In 1965, Morocco's currency situation was characterized by the continued use of the Moroccan franc, which was pegged to the French franc as a legacy of the French protectorate (1912-1956). This arrangement, formalized in the 1958 Monetary Accord, tied Morocco's economy closely to France's, ensuring stability but limiting independent monetary policy. The Moroccan franc circulated alongside the dirham, a unit of account introduced at independence, creating a somewhat dual system where 1 dirham was equal to 100 francs. This period was one of transition, with the government and King Hassan II laying the groundwork for a full national currency.
Economically, the mid-1960s were a time of significant strain, which pressured the currency framework. The country faced a large budget deficit, high inflation, and a burdensome external debt following ambitious post-independence development plans. These factors led to a balance of payments crisis, drawing down foreign currency reserves and testing the peg's sustainability. The government responded with an austerity program in 1964-1965, including credit restrictions and import controls, to stabilize the franc and correct macroeconomic imbalances.

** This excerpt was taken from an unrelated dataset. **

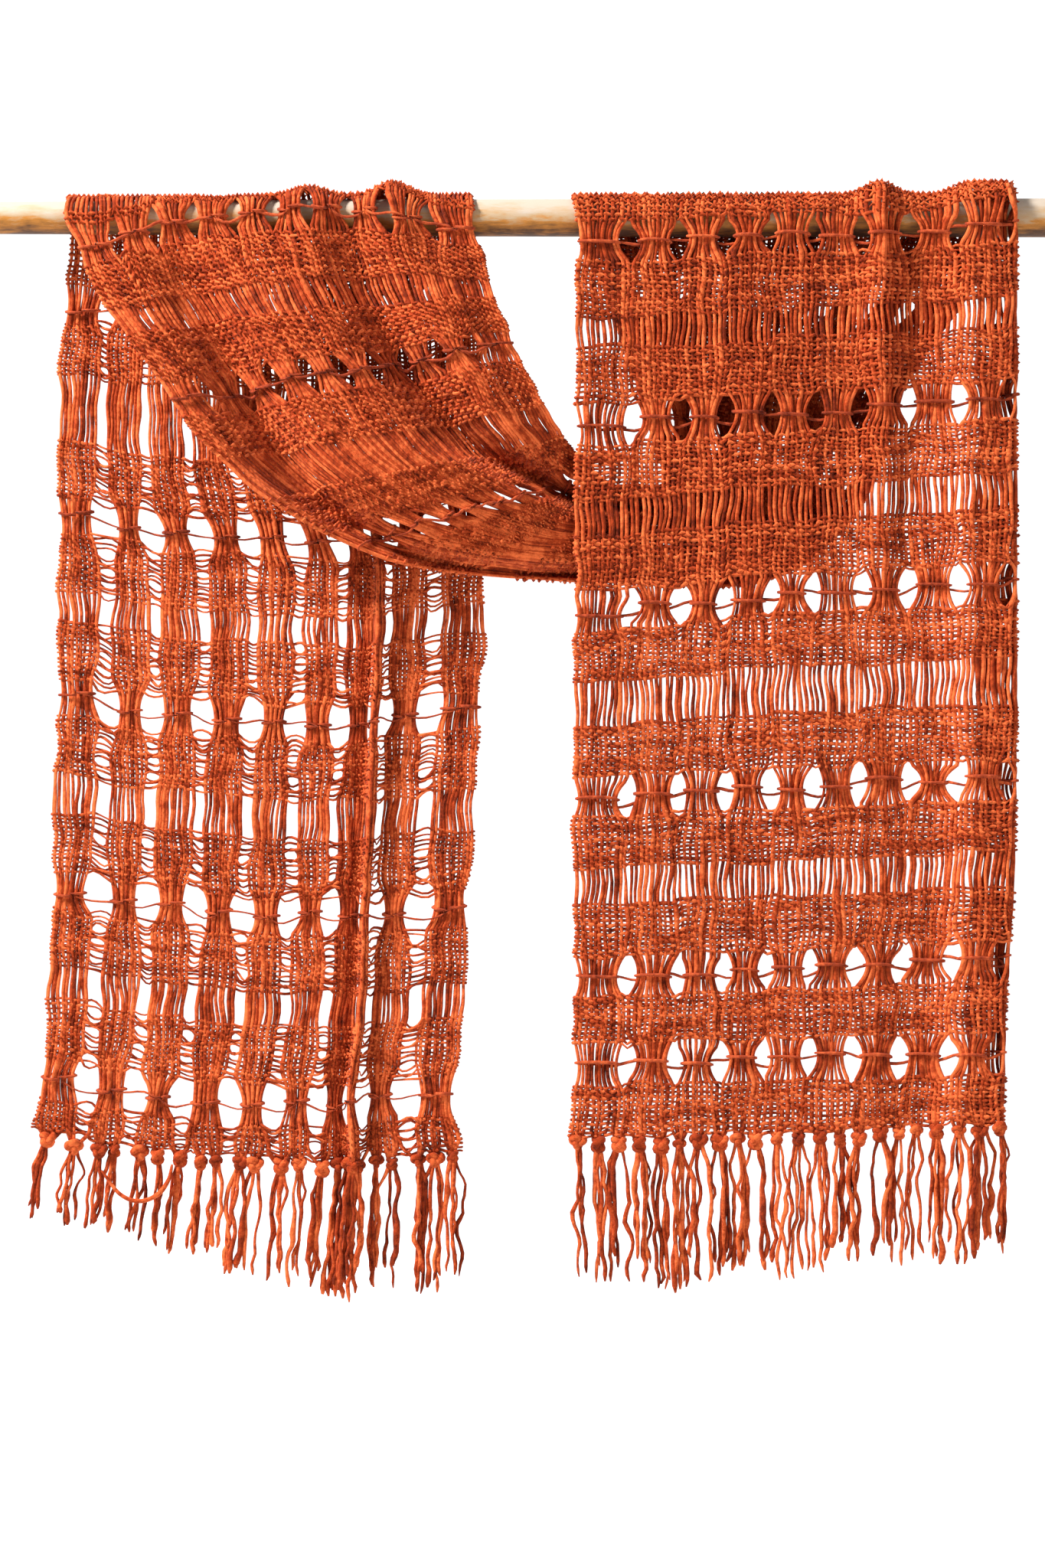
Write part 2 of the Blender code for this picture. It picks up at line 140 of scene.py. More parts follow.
# The swag between the two quarter turns: its edges, how far each lies behind the rod's axis, the half depth
# of its folds, and the share of the way from the inner edge to the outer where its two valleys run.
Station = namedtuple("Station", "v outer_x outer_z outer_y inner_x inner_z inner_y fold valley_1 valley_2")
SWAG = (
    Station(0.023, -0.3069, 0.0000, -0.0130, -0.0329, 0.0000, -0.0146, 0.0000, 0.32, 0.74),
    Station(0.037, -0.3038, -0.0135, -0.0145, -0.0298, -0.0135, -0.0155, 0.0025, 0.32, 0.74),
    Station(0.078, -0.2841, -0.0559, -0.0185, -0.0205, -0.0492, -0.0180, 0.0090, 0.32, 0.76),
    Station(0.123, -0.2541, -0.0974, -0.0210, -0.0065, -0.0860, -0.0190, 0.0140, 0.32, 0.78),
    Station(0.175, -0.2147, -0.1528, -0.0220, 0.0091, -0.1181, -0.0180, 0.0170, 0.30, 0.81),
    Station(0.219, -0.1686, -0.1948, -0.0210, 0.0220, -0.1409, -0.0130, 0.0180, 0.28, 0.86),
    Station(0.270, -0.0925, -0.2315, -0.0170, 0.0339, -0.1575, -0.0010, 0.0160, 0.22, 0.93),
    Station(0.324, -0.0168, -0.2424, -0.0030, 0.0583, -0.1790, 0.0080, 0.0140, 0.20, 0.95),
    Station(0.372, 0.0609, -0.2455, 0.0110, 0.0774, -0.1800, 0.0140, 0.0130, 0.22, 0.92),
    Station(0.433, 0.1645, -0.2455, 0.0150, 0.0961, -0.1770, 0.0160, 0.0150, 0.25, 0.85),
    Station(0.483, 0.2266, -0.1999, 0.0170, 0.0868, -0.1430, 0.0165, 0.0150, 0.28, 0.80),
    Station(0.563, 0.2681, -0.1119, 0.0170, 0.0635, -0.0704, 0.0160, 0.0100, 0.30, 0.78),
    Station(0.627, 0.3147, -0.0342, 0.0155, 0.0427, -0.0238, 0.0152, 0.0015, 0.30, 0.78),
    Station(0.656, 0.3310, 0.0000, 0.0151, 0.0350, 0.0000, 0.0147, 0.0000, 0.30, 0.78),
)
SWAG_LENGTH = 0.656 + QUARTER_TURN
# Half width of a valley, as a share of the cloth's width, and v where the outer edge starts to fold under.
VALLEY_HALF_WIDTH = 0.085
FOLDING_START = 0.470

# Pleats that stand up over the rod: distance from the inner edge, height and half width.
Pleat = namedtuple("Pleat", "s height half_width")
LEFT_PLEATS = (Pleat(0.065, 0.0090, 0.017), Pleat(0.132, 0.0060, 0.017))
RIGHT_PLEATS = (Pleat(0.206, 0.0088, 0.0120),)
# The valley beside the right pleat, in the front fall below the rod.
RIGHT_VALLEY = (Pleat(0.227, 0.0048, 0.0110),)
# The ridge down the rear fall with the dip beside it, and how far it draws the cloth in.
REAR_RIDGE = (Pleat(0.083, 0.0110, 0.011), Pleat(0.112, -0.0030, 0.012))
RIDGE_MIDDLE = 0.092
RIDGE_SQUEEZE = 0.018

# Soft waves of the hanging ends: height, and length of one wave across and down.
Wave = namedtuple("Wave", "height across down")
REAR_WAVE = Wave(0.0016, 0.150, 0.9)
FRONT_WAVE = Wave(0.0016, 0.130, -0.8)

# Strand lengths from the inner edge to the outer edge of each end.
REAR_STRAND_LENGTHS = (
    *(0.098, 0.096, 0.092, 0.084, 0.098, 0.088, 0.086),
    *(0.084, 0.066, 0.068, 0.062, 0.058, 0.062, 0.058),
)
FRONT_STRAND_LENGTHS = (
    *(0.094, 0.098, 0.097, 0.105, 0.098, 0.094, 0.099, 0.097),
    *(0.092, 0.091, 0.094, 0.096, 0.090, 0.093, 0.085),
)

# How far a strand leans sideways for its length, at the inner edge and at the outer edge.
REAR_LEAN = (-0.02, -0.14)
FRONT_LEAN = (0.03, -0.03)

# A strand of the rear fringe that is caught up in a hook, from its knot to its free end.
Bend = namedtuple("Bend", "at x y z")
HOOKED_STRAND = (
    Bend(0.00, -0.2385, 0.0135, -0.6420),
    Bend(0.16, -0.2403, 0.0095, -0.6515),
    Bend(0.35, -0.2475, 0.0072, -0.6615),
    Bend(0.57, -0.2603, 0.0066, -0.6661),
    Bend(0.79, -0.2735, 0.0068, -0.6610),
    Bend(1.00, -0.2857, 0.0072, -0.6454),
)


# Shape of the cloth, on arrays of s and v


def between(value, start, end):
    """0 up to start, 1 from end on, and smooth on the way."""
    t = np.clip((value - start) / (end - start), 0.0, 1.0)
    return t * t * (3 - 2 * t)


def mix(a, b, t):
    return a + (b - a) * t


def unit(vectors):
    return vectors / (np.linalg.norm(vectors, axis=-1, keepdims=True) + TINY)


def read(table, key, column, at):
    """A column of a table at places between its rows, on a smooth curve through them."""
    keys = np.array([getattr(row, key) for row in table])
    values = np.array([getattr(row, column) for row in table])
    at = np.clip(at, keys[0], keys[-1])
    i = np.clip(np.searchsorted(keys, at, side="right") - 1, 0, len(keys) - 2)
    low = np.maximum(np.arange(len(keys)) - 1, 0)
    high = np.minimum(np.arange(len(keys)) + 1, len(keys) - 1)
    slopes = (values[high] - values[low]) / (keys[high] - keys[low])
    step = keys[i + 1] - keys[i]
    t = (at - keys[i]) / step
    rise = values[i + 1] - values[i]
    a = slopes[i] * step - rise
    b = rise - slopes[i + 1] * step
    return mix(values[i], values[i + 1], t) + t * (1 - t) * ((1 - t) * a + t * b)


def rod_radius(x):
    return read(ROD_RINGS, "x", "radius", x)


def row_at(row, s):
    """v of a row at s, on a parabola through its inner, middle and outer values."""
    t = s / CLOTH_WIDTH
    return row.inner * (1 - t) * (1 - 2 * t) + 4 * row.middle * t * (1 - t) + row.outer * t * (2 * t - 1)


def pleats(table, s):
    return sum(p.height * np.exp(-(((s - p.s) / p.half_width) ** 2)) for p in table)


def points(x, y, z):
    return np.stack(np.broadcast_arrays(x, y, z), axis=-1)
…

The situation in 1965 proved to be a pivotal prelude to major monetary reform. The pressures of maintaining the peg during economic difficulty highlighted the need for greater monetary sovereignty. Consequently, just two years later, in 1967, the dirham would be introduced as Morocco's full-fledged physical currency, replacing the Moroccan franc entirely. This move decisively severed the direct peg to the French franc, allowing the Bank al-Maghrib greater control over monetary policy and marking a definitive step in Morocco's post-colonial economic independence.